* [GOAL]:
Exactly as given, repeat all of the entries.

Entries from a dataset
════════
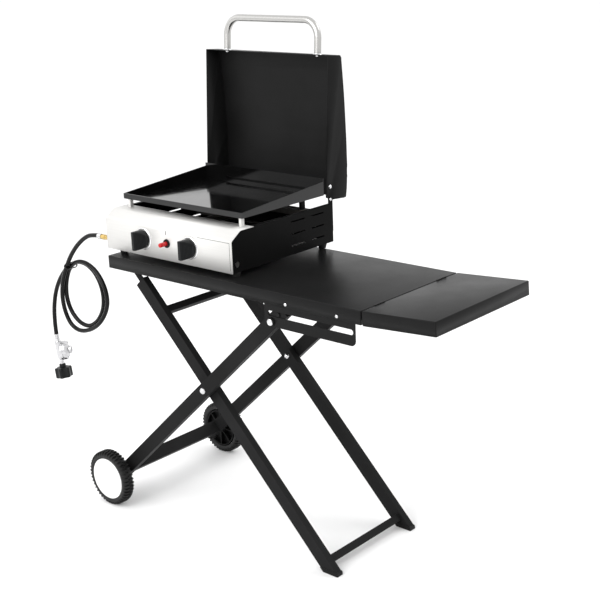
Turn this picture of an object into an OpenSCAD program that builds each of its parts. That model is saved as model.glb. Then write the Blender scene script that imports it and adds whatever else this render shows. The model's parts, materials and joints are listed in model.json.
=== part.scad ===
// Flat top griddle with lid, on a folding two-wheeled cart with a fold-over side shelf.
// Millimetres, +Z up, X along the table, front at -Y.
// The modules work from the table's front left corner at floor level; place() moves
// everything so that the origin is the middle of the object's footprint.

/* [Table] */
// Length of the table top, without the side shelf
table_l = 900; // [890:1:910]
// Depth of the table top, front to back
table_d = 394; // [390:1:400]
// Height of the table top's surface above the floor
table_h = 752; // [750:1:754]
// Height of the folded rim round the table top
rim_h = 35; // [33:1:36]
// Thickness of the table and shelf sheet
sheet = 1.5; // [1.2:0.1:2]

/* [Side shelf] */
// Length of the side shelf
shelf_l = 210; // [190:1:230]
// Angle at which the open shelf rests, above level
shelf_tilt = 3.65; // [3:0.05:4.5]

/* [Legs] */
// Width of a leg tube across its wide face
tube_w = 38; // [36:1:40]
// Thickness of a leg tube
tube_t = 20; // [18:1:21]
// Wall of the leg tubes
tube_wall = 1.5; // [1.2:0.1:2]
// Slope of the legs that carry the wheels
wheel_leg_angle = 42.8; // [42.6:0.1:43]
// Slope of the legs that stand on feet
foot_leg_angle = 45.7; // [45.5:0.1:45.9]
// Crossing bolt, distance from the table's left end
cross_x = 346.2; // [345:0.1:347]
// Crossing bolt, height above the floor
cross_z = 424.4; // [423:0.1:425]

/* [Wheels] */
// Diameter of the wheels over the tread
wheel_d = 164.4; // [160:0.2:168]
// Width of the wheels
wheel_w = 36; // [32:1:38]
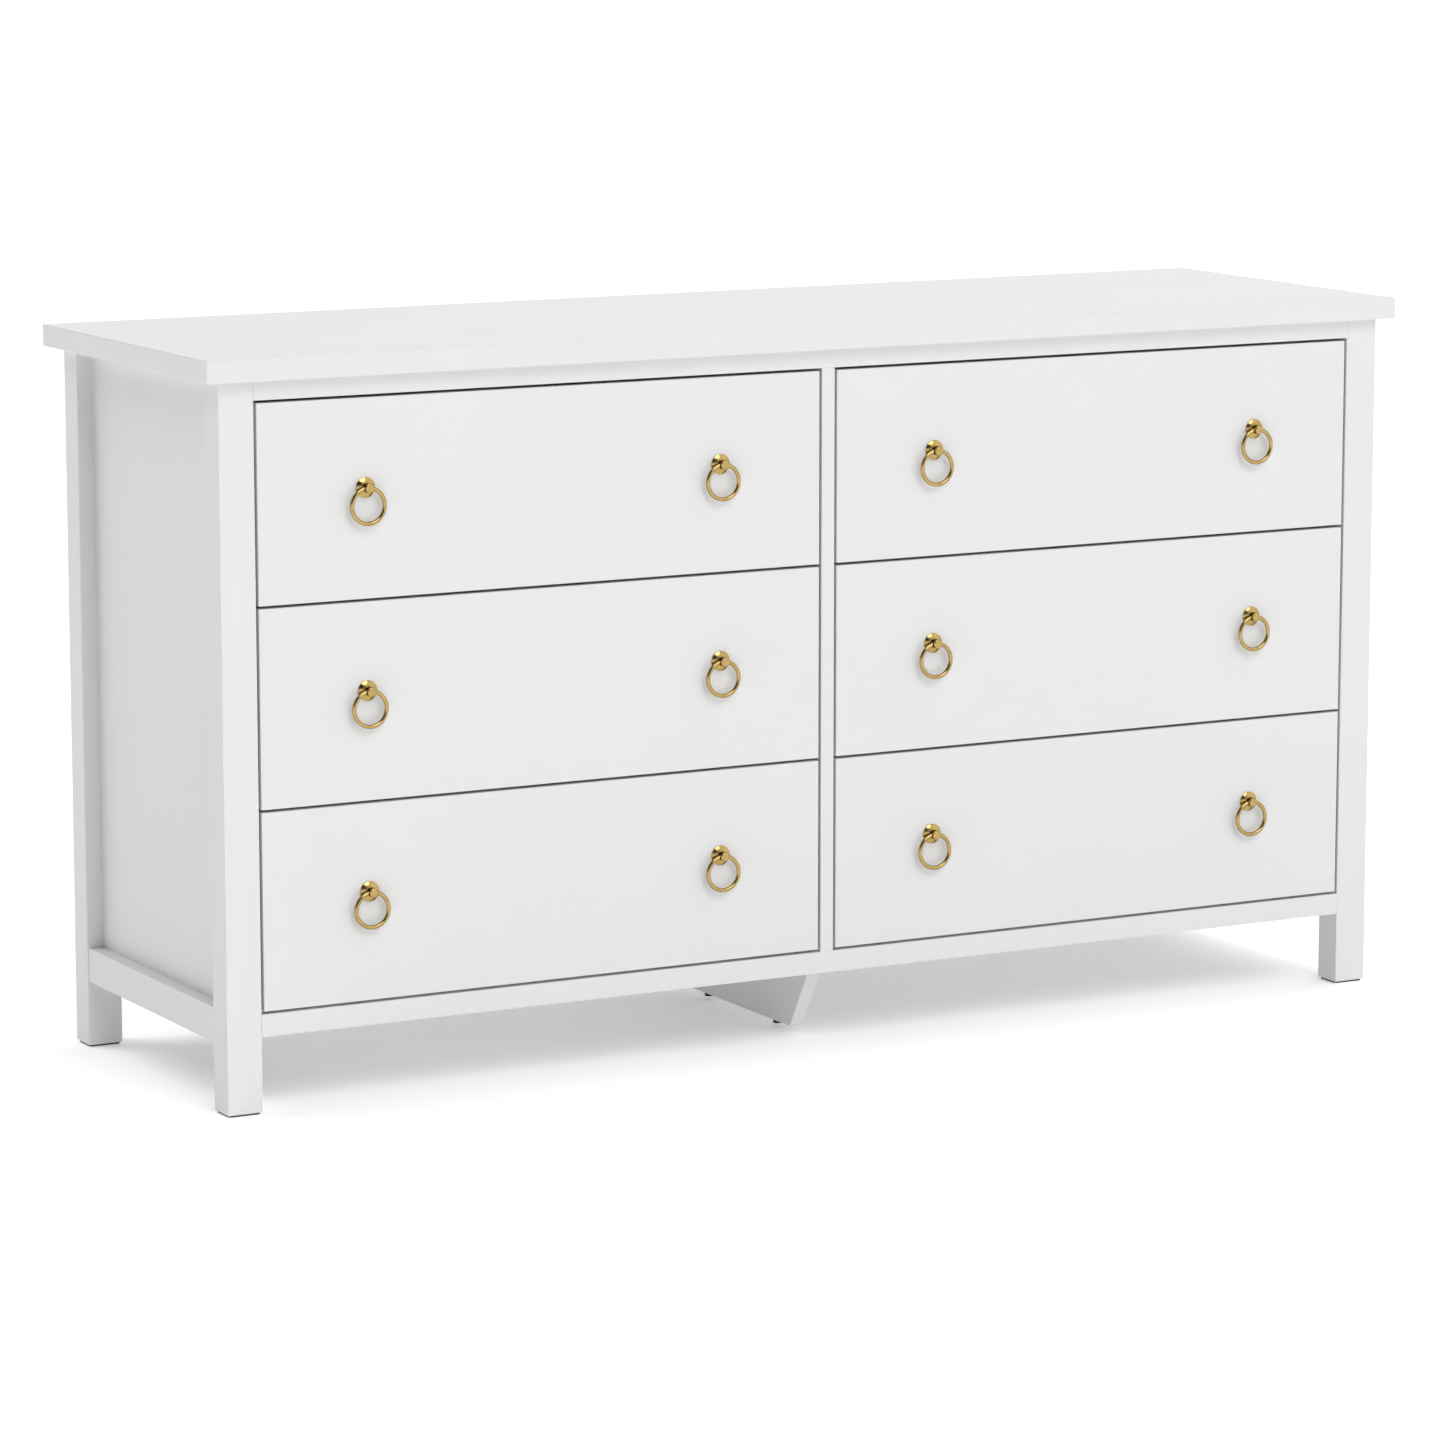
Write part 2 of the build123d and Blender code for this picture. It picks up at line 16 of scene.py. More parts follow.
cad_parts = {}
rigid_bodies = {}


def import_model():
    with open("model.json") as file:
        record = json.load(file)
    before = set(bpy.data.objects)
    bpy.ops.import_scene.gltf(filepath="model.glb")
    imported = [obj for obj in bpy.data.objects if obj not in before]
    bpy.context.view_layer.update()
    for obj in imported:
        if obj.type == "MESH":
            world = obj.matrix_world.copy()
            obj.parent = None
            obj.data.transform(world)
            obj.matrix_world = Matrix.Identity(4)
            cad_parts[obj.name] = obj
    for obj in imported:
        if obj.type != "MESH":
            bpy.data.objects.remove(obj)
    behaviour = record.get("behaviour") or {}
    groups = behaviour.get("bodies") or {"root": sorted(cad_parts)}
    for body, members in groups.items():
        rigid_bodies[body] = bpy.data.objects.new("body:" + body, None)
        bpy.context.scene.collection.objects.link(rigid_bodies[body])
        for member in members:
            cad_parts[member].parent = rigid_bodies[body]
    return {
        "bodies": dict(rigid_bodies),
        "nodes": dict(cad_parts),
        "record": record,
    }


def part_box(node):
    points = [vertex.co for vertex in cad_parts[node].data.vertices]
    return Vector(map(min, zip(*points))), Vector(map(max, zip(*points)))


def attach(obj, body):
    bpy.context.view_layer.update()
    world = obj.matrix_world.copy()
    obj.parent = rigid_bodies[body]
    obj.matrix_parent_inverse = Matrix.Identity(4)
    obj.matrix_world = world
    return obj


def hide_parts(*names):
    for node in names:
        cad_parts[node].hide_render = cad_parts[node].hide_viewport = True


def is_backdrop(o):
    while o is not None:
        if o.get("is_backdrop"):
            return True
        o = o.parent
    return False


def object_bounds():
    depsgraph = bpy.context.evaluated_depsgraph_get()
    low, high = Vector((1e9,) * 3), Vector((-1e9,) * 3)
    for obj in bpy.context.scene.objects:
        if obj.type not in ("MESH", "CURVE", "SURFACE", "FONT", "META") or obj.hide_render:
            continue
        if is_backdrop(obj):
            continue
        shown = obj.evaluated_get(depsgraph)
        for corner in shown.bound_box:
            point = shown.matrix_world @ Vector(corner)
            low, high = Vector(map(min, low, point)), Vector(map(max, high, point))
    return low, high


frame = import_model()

scene = bpy.context.scene
nodes = frame["nodes"]
cad_low, cad_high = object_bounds()
dresser_size = Vector(cad_high) - Vector(cad_low)
print("The dresser measures", [round(side, 3) for side in dresser_size], "metres")

# %% [markdown]
# ## Camera
# Catalogue pictures of furniture are taken from a long way off with a long lens, because a near
# camera makes the nearest corner bulge. Ours stands more than six metres away, to the left of
# the drawers and above the top, and looks down a little. A camera can also stand level and use
# lens shift, which keeps the posts exactly upright, but a shifted lens would push the dresser
# out of the picture as soon as the camera moves to another side.

# %% Camera
CAMERA_TARGET = Vector((-0.034, -0.032, 0.340))
CAMERA_TURN = math.radians(28.52)
CAMERA_TILT = math.radians(9.56)
CAMERA_DISTANCE = 6.40
LENS_MM = 141.8
FAR_CLIP = 200.0

look = Vector((math.sin(CAMERA_TURN) * math.cos(CAMERA_TILT),
               math.cos(CAMERA_TURN) * math.cos(CAMERA_TILT),
               -math.sin(CAMERA_TILT)))
camera_data = bpy.data.cameras.new("product_camera")
camera_data.lens = LENS_MM
camera_data.clip_end = FAR_CLIP
camera = bpy.data.objects.new("product_camera", camera_data)
camera.location = CAMERA_TARGET - look * CAMERA_DISTANCE
camera.rotation_euler = look.to_track_quat("-Z", "Y").to_euler()
scene.collection.objects.link(camera)
scene.camera = camera
print("The camera stands at", [round(v, 2) for v in camera.location])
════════
* [WORKED SOLUTION]:
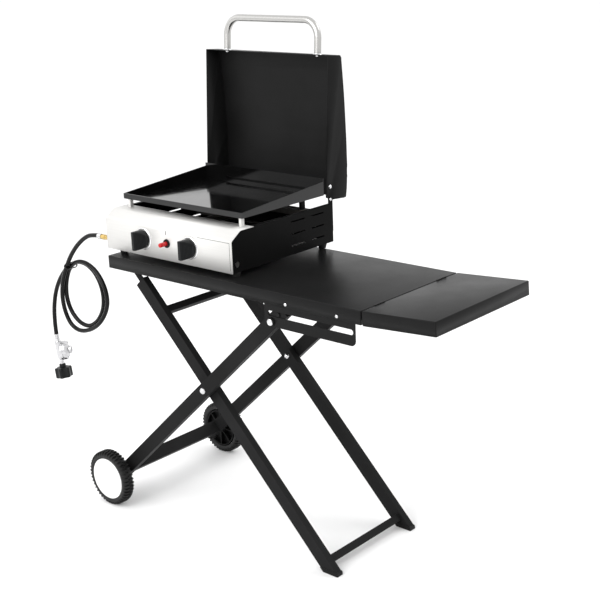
Turn this picture of an object into an OpenSCAD program that builds each of its parts. That model is saved as model.glb. Then write the Blender scene script that imports it and adds whatever else this render shows. The model's parts, materials and joints are listed in model.json.
=== part.scad ===
// Flat top griddle with lid, on a folding two-wheeled cart with a fold-over side shelf.
// Millimetres, +Z up, X along the table, front at -Y.
// The modules work from the table's front left corner at floor level; place() moves
// everything so that the origin is the middle of the object's footprint.

/* [Table] */
// Length of the table top, without the side shelf
table_l = 900; // [890:1:910]
// Depth of the table top, front to back
table_d = 394; // [390:1:400]
// Height of the table top's surface above the floor
table_h = 752; // [750:1:754]
// Height of the folded rim round the table top
rim_h = 35; // [33:1:36]
// Thickness of the table and shelf sheet
sheet = 1.5; // [1.2:0.1:2]

/* [Side shelf] */
// Length of the side shelf
shelf_l = 210; // [190:1:230]
// Angle at which the open shelf rests, above level
shelf_tilt = 3.65; // [3:0.05:4.5]

/* [Legs] */
// Width of a leg tube across its wide face
tube_w = 38; // [36:1:40]
// Thickness of a leg tube
tube_t = 20; // [18:1:21]
// Wall of the leg tubes
tube_wall = 1.5; // [1.2:0.1:2]
// Slope of the legs that carry the wheels
wheel_leg_angle = 42.8; // [42.6:0.1:43]
// Slope of the legs that stand on feet
foot_leg_angle = 45.7; // [45.5:0.1:45.9]
// Crossing bolt, distance from the table's left end
cross_x = 346.2; // [345:0.1:347]
// Crossing bolt, height above the floor
cross_z = 424.4; // [423:0.1:425]

/* [Wheels] */
// Diameter of the wheels over the tread
wheel_d = 164.4; // [160:0.2:168]
// Width of the wheels
wheel_w = 36; // [32:1:38]
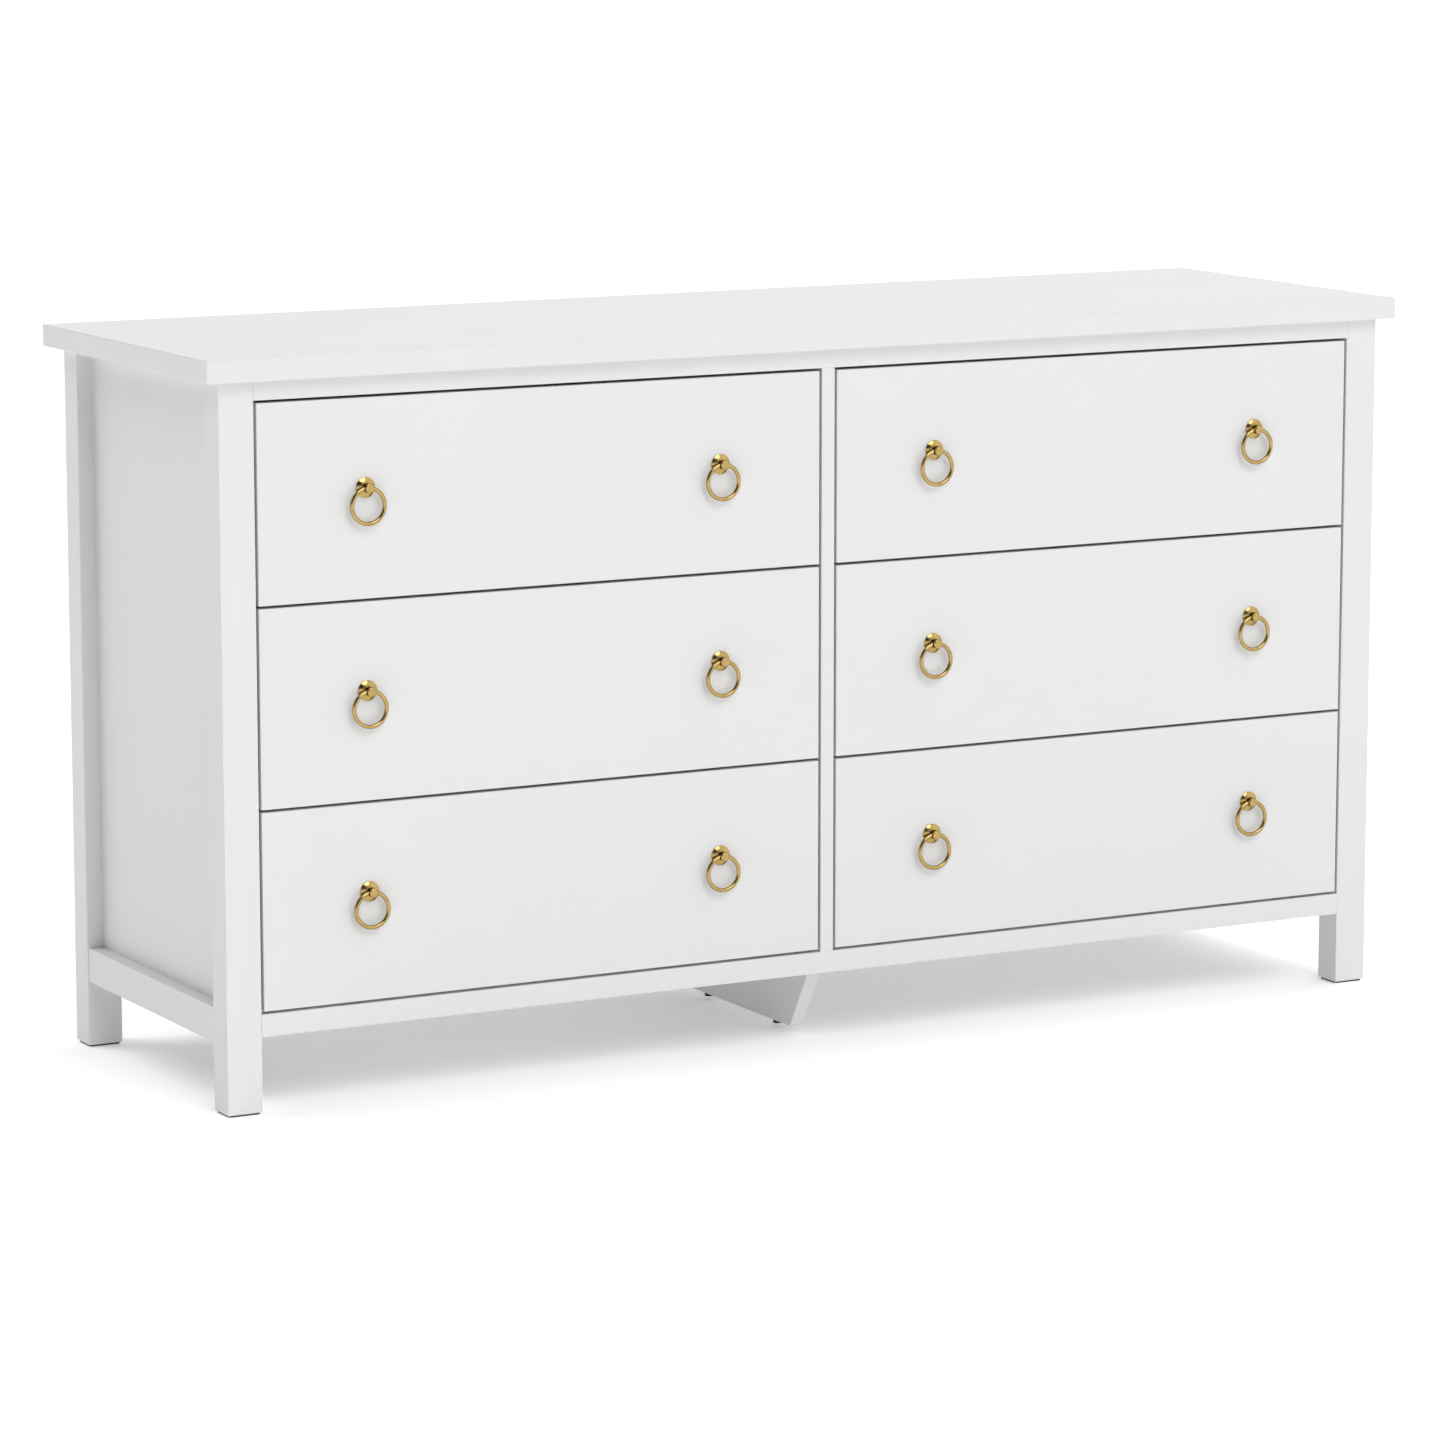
Write part 2 of the build123d and Blender code for this picture. It picks up at line 16 of scene.py. More parts follow.
cad_parts = {}
rigid_bodies = {}


def import_model():
    with open("model.json") as file:
        record = json.load(file)
    before = set(bpy.data.objects)
    bpy.ops.import_scene.gltf(filepath="model.glb")
    imported = [obj for obj in bpy.data.objects if obj not in before]
    bpy.context.view_layer.update()
    for obj in imported:
        if obj.type == "MESH":
            world = obj.matrix_world.copy()
            obj.parent = None
            obj.data.transform(world)
            obj.matrix_world = Matrix.Identity(4)
            cad_parts[obj.name] = obj
    for obj in imported:
        if obj.type != "MESH":
            bpy.data.objects.remove(obj)
    behaviour = record.get("behaviour") or {}
    groups = behaviour.get("bodies") or {"root": sorted(cad_parts)}
    for body, members in groups.items():
        rigid_bodies[body] = bpy.data.objects.new("body:" + body, None)
        bpy.context.scene.collection.objects.link(rigid_bodies[body])
        for member in members:
            cad_parts[member].parent = rigid_bodies[body]
    return {
        "bodies": dict(rigid_bodies),
        "nodes": dict(cad_parts),
        "record": record,
    }


def part_box(node):
    points = [vertex.co for vertex in cad_parts[node].data.vertices]
    return Vector(map(min, zip(*points))), Vector(map(max, zip(*points)))


def attach(obj, body):
    bpy.context.view_layer.update()
    world = obj.matrix_world.copy()
    obj.parent = rigid_bodies[body]
    obj.matrix_parent_inverse = Matrix.Identity(4)
    obj.matrix_world = world
    return obj


def hide_parts(*names):
    for node in names:
        cad_parts[node].hide_render = cad_parts[node].hide_viewport = True


def is_backdrop(o):
    while o is not None:
        if o.get("is_backdrop"):
            return True
        o = o.parent
    return False


def object_bounds():
    depsgraph = bpy.context.evaluated_depsgraph_get()
    low, high = Vector((1e9,) * 3), Vector((-1e9,) * 3)
    for obj in bpy.context.scene.objects:
        if obj.type not in ("MESH", "CURVE", "SURFACE", "FONT", "META") or obj.hide_render:
            continue
        if is_backdrop(obj):
            continue
        shown = obj.evaluated_get(depsgraph)
        for corner in shown.bound_box:
            point = shown.matrix_world @ Vector(corner)
            low, high = Vector(map(min, low, point)), Vector(map(max, high, point))
    return low, high


frame = import_model()

scene = bpy.context.scene
nodes = frame["nodes"]
cad_low, cad_high = object_bounds()
dresser_size = Vector(cad_high) - Vector(cad_low)
print("The dresser measures", [round(side, 3) for side in dresser_size], "metres")

# %% [markdown]
# ## Camera
# Catalogue pictures of furniture are taken from a long way off with a long lens, because a near
# camera makes the nearest corner bulge. Ours stands more than six metres away, to the left of
# the drawers and above the top, and looks down a little. A camera can also stand level and use
# lens shift, which keeps the posts exactly upright, but a shifted lens would push the dresser
# out of the picture as soon as the camera moves to another side.

# %% Camera
CAMERA_TARGET = Vector((-0.034, -0.032, 0.340))
CAMERA_TURN = math.radians(28.52)
CAMERA_TILT = math.radians(9.56)
CAMERA_DISTANCE = 6.40
LENS_MM = 141.8
FAR_CLIP = 200.0

look = Vector((math.sin(CAMERA_TURN) * math.cos(CAMERA_TILT),
               math.cos(CAMERA_TURN) * math.cos(CAMERA_TILT),
               -math.sin(CAMERA_TILT)))
camera_data = bpy.data.cameras.new("product_camera")
camera_data.lens = LENS_MM
camera_data.clip_end = FAR_CLIP
camera = bpy.data.objects.new("product_camera", camera_data)
camera.location = CAMERA_TARGET - look * CAMERA_DISTANCE
camera.rotation_euler = look.to_track_quat("-Z", "Y").to_euler()
scene.collection.objects.link(camera)
scene.camera = camera
print("The camera stands at", [round(v, 2) for v in camera.location])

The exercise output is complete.